Money Market Account
What is a money market account? Money market investing is a big piece of the puzzle that puts together your whole investing portfolio. A money market is a deposit account offered by banks. It’s like a savings account, only with higher interest rates -- usually significantly higher. The banks invest the funds in government and corporate securities. The differences between a normal savings account and a money market account are: - You usually have a minimum balance requirement. $1,000 is a common account minimum. If you want to put less than $1,000 into it, don't worry. You can get one with a $1 minimum, but its interest rate may not be as high. You may also have to pay a monthly maintenance fee if your balance is below a certain amount. Be sure to ask about this.
- Some allow you to write checks directly from the account. I don't use this feature because I already have a checking account and don't want more than one checkbook floating around for me to find. If I need more money in my checking, I just transfer it over and it becomes available within a few days.
- They typically only allow about 3-5 withdrawals per month. I've never needed more than two. Remember, you’re not using this for frequent access – the goal is to use it for emergency funds or unexpected needs.

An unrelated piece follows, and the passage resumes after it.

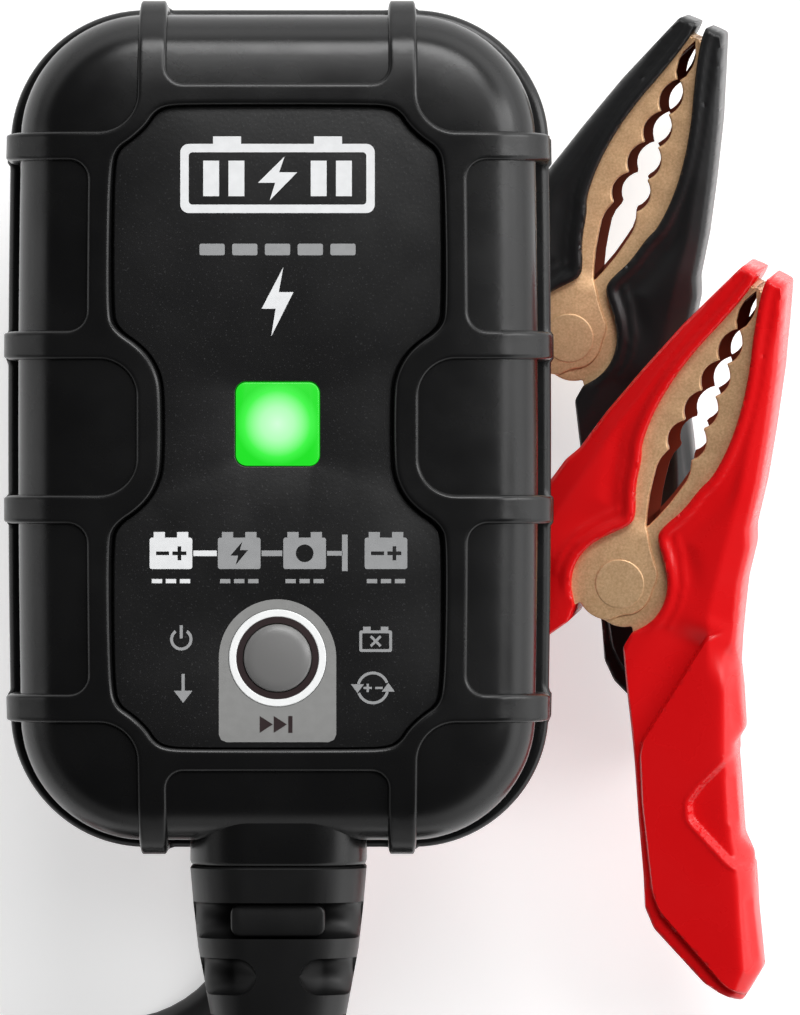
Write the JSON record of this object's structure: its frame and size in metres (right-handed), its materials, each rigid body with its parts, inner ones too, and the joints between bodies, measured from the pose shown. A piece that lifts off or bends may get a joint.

The goal is to be regularly transferring money into this account, not out of it.
- Like a normal savings account, they are FDIC insured.
Why would you want a money market account? - Every investor should have a significant chunk of cash stowed away. Rainy days are easier to handle when you have liquid cash that’s readily available right when you need it.
- It gives you a cushion that you can transfer to your checking account within a few days. Easy access is the hallmark of a money market account – you don’t have to wait to sell your investment, wait for the funds to clear, etc. Your money is liquid and can be transferred to your checking account in a few days (usually two business days).
- Cash helps keep your emotions stable during downswings in your investments. It’s amazing how much better you’ll feel when you can look at your money market account balance and know that you can handle an emergency or unexpected need.
- It’s the highest earning way to get safe, FDIC insured cash. The interest rates on money markets are normally far higher than regular savings account rates.
- Money market funds aren't FDIC insured (while money market accounts are).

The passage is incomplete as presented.